We shall now proceed to state several methods of destroying this numerous insect. The most simple of these is, to pour boiling water into the apertures of their hillocks. By mixing soot with cold water, and pouring it at the roots of trees infested by them, they will speedily be destroyed. Besides that already mentioned, there is another simple expedient, to prevent them from descending a tree which they visit. Nothing farther is required than to mark with a piece of common chalk a circle round its trunk, about two feet from the ground, and about an inch or two in breadth: as soon as the ants arrive at this ring, not one will attempt to cross it. This curious experiment, however, should be performed in dry weather, and the ring must be renewed, when partly washed off by rain.

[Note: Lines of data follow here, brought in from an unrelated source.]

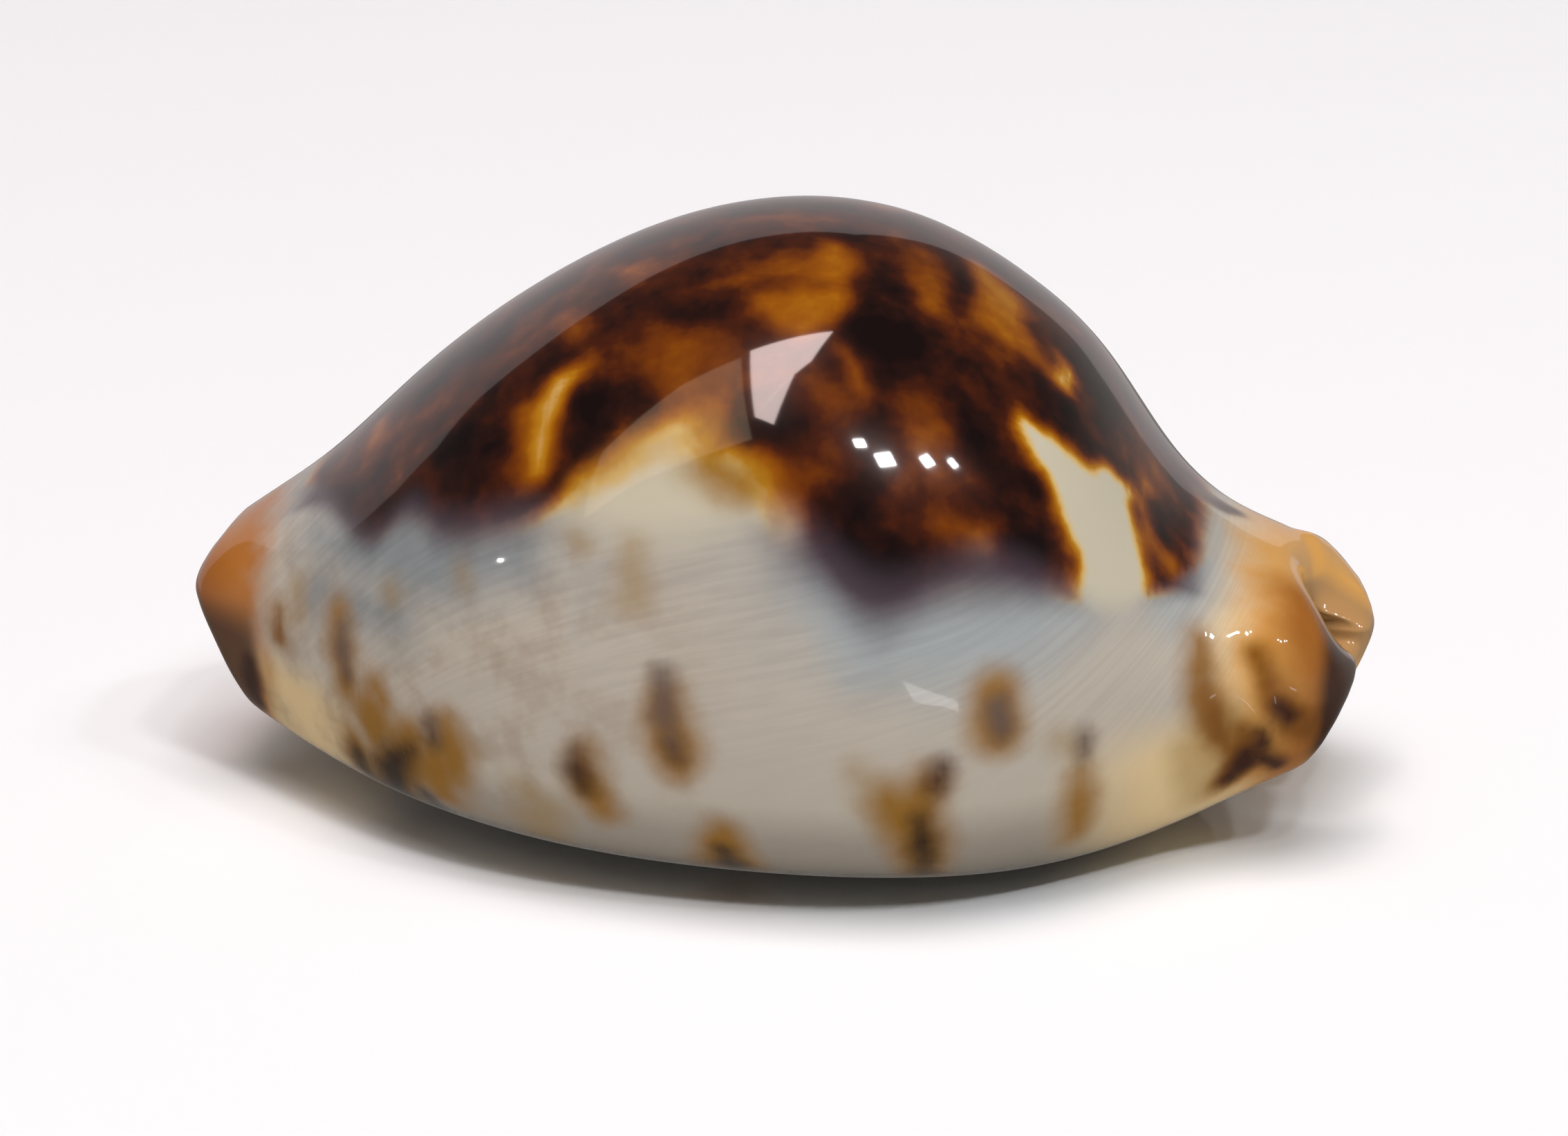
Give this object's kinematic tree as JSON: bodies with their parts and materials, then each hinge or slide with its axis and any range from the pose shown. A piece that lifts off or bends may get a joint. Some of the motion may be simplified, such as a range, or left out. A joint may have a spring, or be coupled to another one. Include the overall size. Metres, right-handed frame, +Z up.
{
  "type": "cowrie shell",
  "caption": "Humped cowrie shell, a hollow coiled wall of glossy shell with a toothed slot along its base, dark mottled above and spotted at the sides.",
  "frame": {"origin": "middle of the bounding box, at the height of the flat spot that the shell rests on", "axes": "+X along the shell towards its blunt back end, +Y towards the outer lip, +Z up"},
  "size_m": [0.0782, 0.0504, 0.0397],
  "materials": {
    "enamelled_shell": "natural high gloss enamel, dark brown mottling above, cream to blue-grey sides with purple-brown spots"
  },
  "bodies": {
    "root": {"shell": "enamelled_shell"}
  },
  "joints": []
}
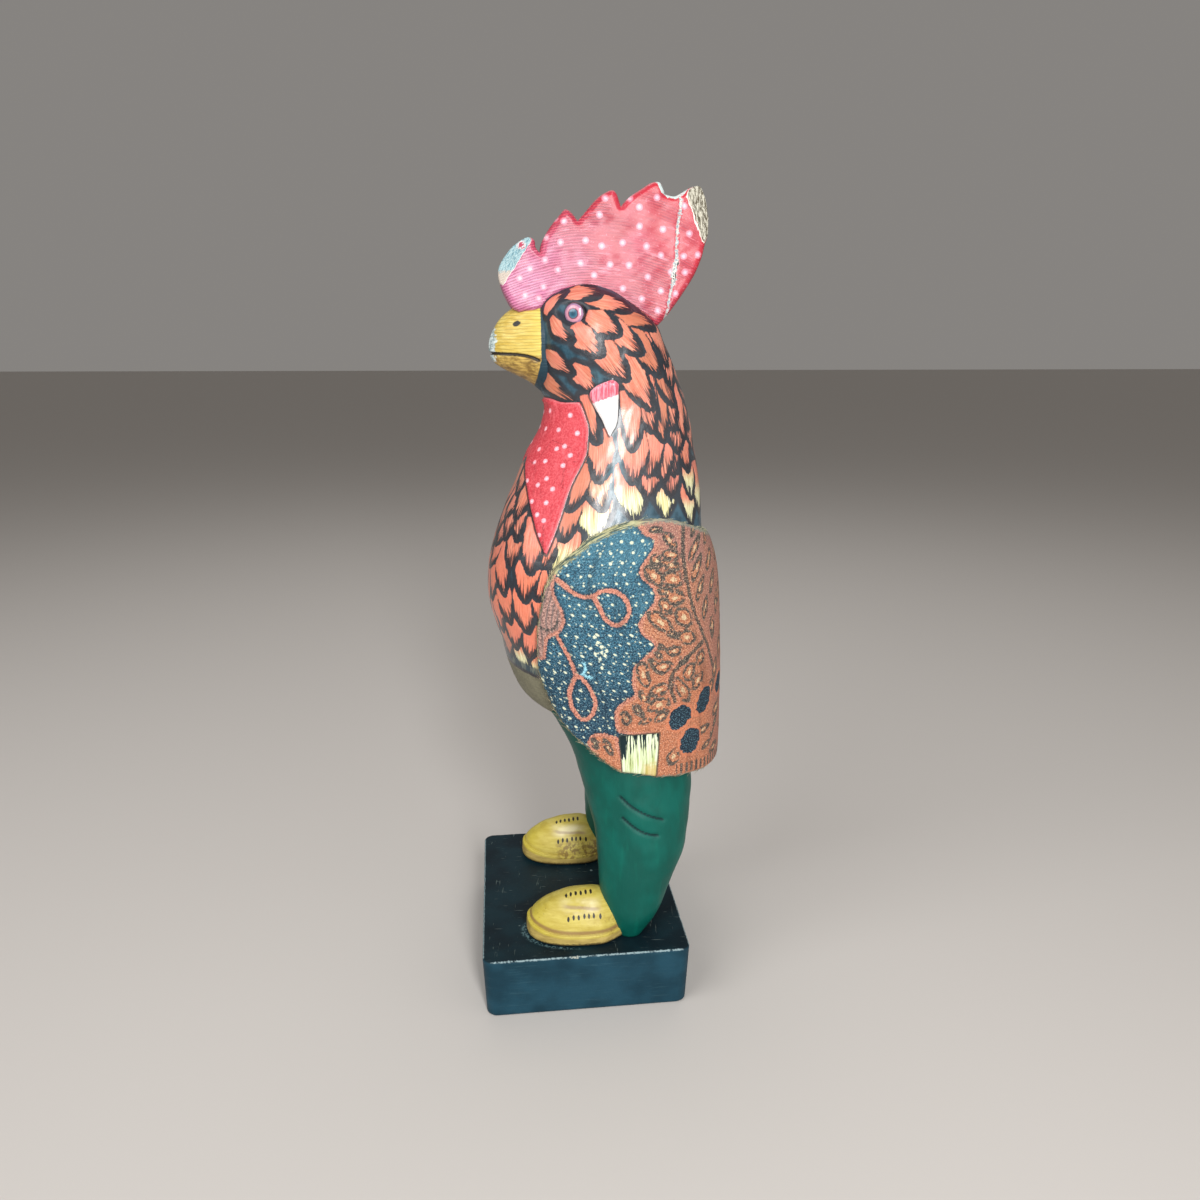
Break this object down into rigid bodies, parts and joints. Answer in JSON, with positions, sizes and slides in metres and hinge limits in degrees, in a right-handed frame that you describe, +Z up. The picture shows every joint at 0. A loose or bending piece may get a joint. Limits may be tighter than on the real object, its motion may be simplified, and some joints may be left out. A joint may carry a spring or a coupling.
{
  "type": "rooster figurine",
  "caption": "Carved and painted wooden rooster that stands upright in a jacket, trousers and shoes on a square block.",
  "frame": {"origin": "centre of the block's underside, which stands on the surface", "axes": "+Z up along the figure; the rooster faces -Y and its left side is +X"},
  "size_m": [0.1058, 0.1095, 0.3411],
  "materials": {
    "painted_carving": "hand-painted feathers, comb, beak, trousers and shoes, satin varnish, worn and chipped",
    "painted_block": "dark blue-green paint, satin, worn along its edges",
    "batik_cloth": "batik cotton glued over the carved jacket, frayed and rubbed along its edges"
  },
  "bodies": {
    "root": {"rooster": "painted_carving", "plinth": "painted_block"}
  },
  "joints": []
}
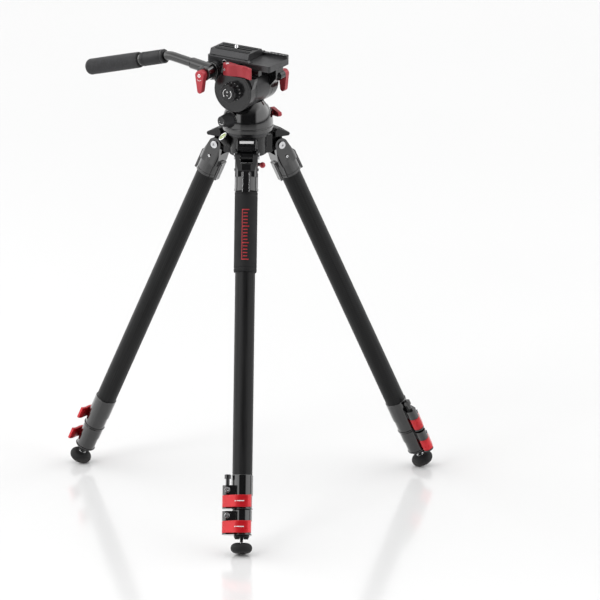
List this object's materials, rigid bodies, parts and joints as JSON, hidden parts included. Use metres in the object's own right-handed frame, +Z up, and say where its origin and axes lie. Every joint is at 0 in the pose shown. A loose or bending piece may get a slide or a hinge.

The small garden-ants, which are supposed to devour the young shoots of fruit-trees, may be destroyed, by placing among them a number of large ants, which are commonly found in the woods; as there prevails between these two species of insects so strong an antipathy, that the larger sort attack the smaller, and never relinquish the combat till they have extirpated, or driven their antagoniots from the neighbourhood.

Mr. Clutterbuck, jun. of Watford, washed the walls of his hot-house with a painter's brush, dipped in a solution made of four ounces of sublimate, in two gallons of water; and since that application, neither the red spider, against which this remedy was employed, nor ants have made their appearance.

One of the most effectual methods of dispersing these troublesome insects from plantations and gardens, we believe, is that mentioned in the Encyclopædia Britannica; on the authority of which we shall communicate it to our readers: "A small quantity of human feces, when placed into their hills, will not only destroy great numbers, but expel the rest from their habitations."